The stock has performed week, up some 16% year to date and just hit a new 52 week high on Monday.
The company is set to release earnings on August 25th and I think a good report could catapult it to a new leg higher. I’m targeting the purchasing of January 2016 calls. Specifically;
-Buy January $45 calls at $3.00 a contract
These options expire January 15th, 2016 giving a solid five months for the bullish thesis to play out. My initial price target is $48 a share which would provide a 150% gain in the call options. To manage risk I’d use a close below $36 a share as a stop loss for exiting the postion.
Right Time for the REIT
Avalon Bay Communities (AVB) is engaged in the development, redevelopment, acquisition, ownership, and operation of multifamily communities. The company owns and operates 164 operating apartment communities comprising over 46,00 apartment homes in 10 states. Thanks to the shifting demand for rentals from millennials Avalon Bay has benefited from rising rents which has boosted profitability by an avarage of 12.2% over the past three years.

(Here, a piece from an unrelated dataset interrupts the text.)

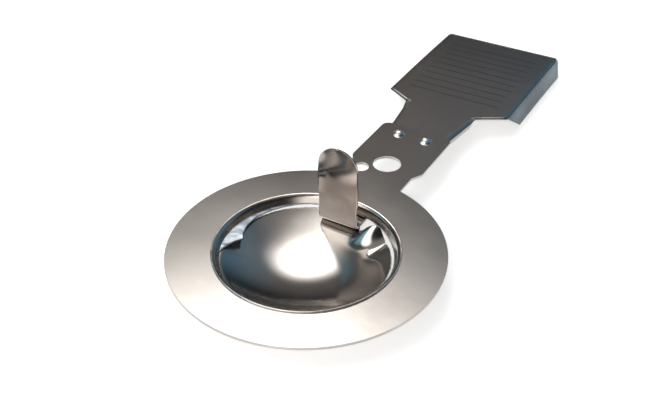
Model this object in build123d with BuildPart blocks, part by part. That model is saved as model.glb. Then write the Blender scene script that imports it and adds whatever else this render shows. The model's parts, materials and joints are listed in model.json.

The company is structured as a REIT which has cut both ways. A few years ago when income hungry investors sought out REITs and MLPs shares of AVB more than doubled between 2010 and 2012. Shares have since been buffeted on expectations that rates are set to rise.
It currently yields a decent 2.8%, which enough to support the share price but not high enough to lure income starved investors. That’s ok as I think this stock should be bought for capital gains not income yield. The recent off the rally suggest others are waking to that notion.
The stock put in a double bottom at the $158-$160 level last month and is in a solid upward trending channel.
I think this trend should continue through the end of the year. Here too I’m targeting the purchase of January 2016 call options. Specifically;
-Buy January16 $175 calls for $8.50 a contract
My initial price target is $200 a share which would give the calls a minimum value of $25 or a 200% profit. To manage risk I would use a close below the $160 level as stop loss for exiting the position.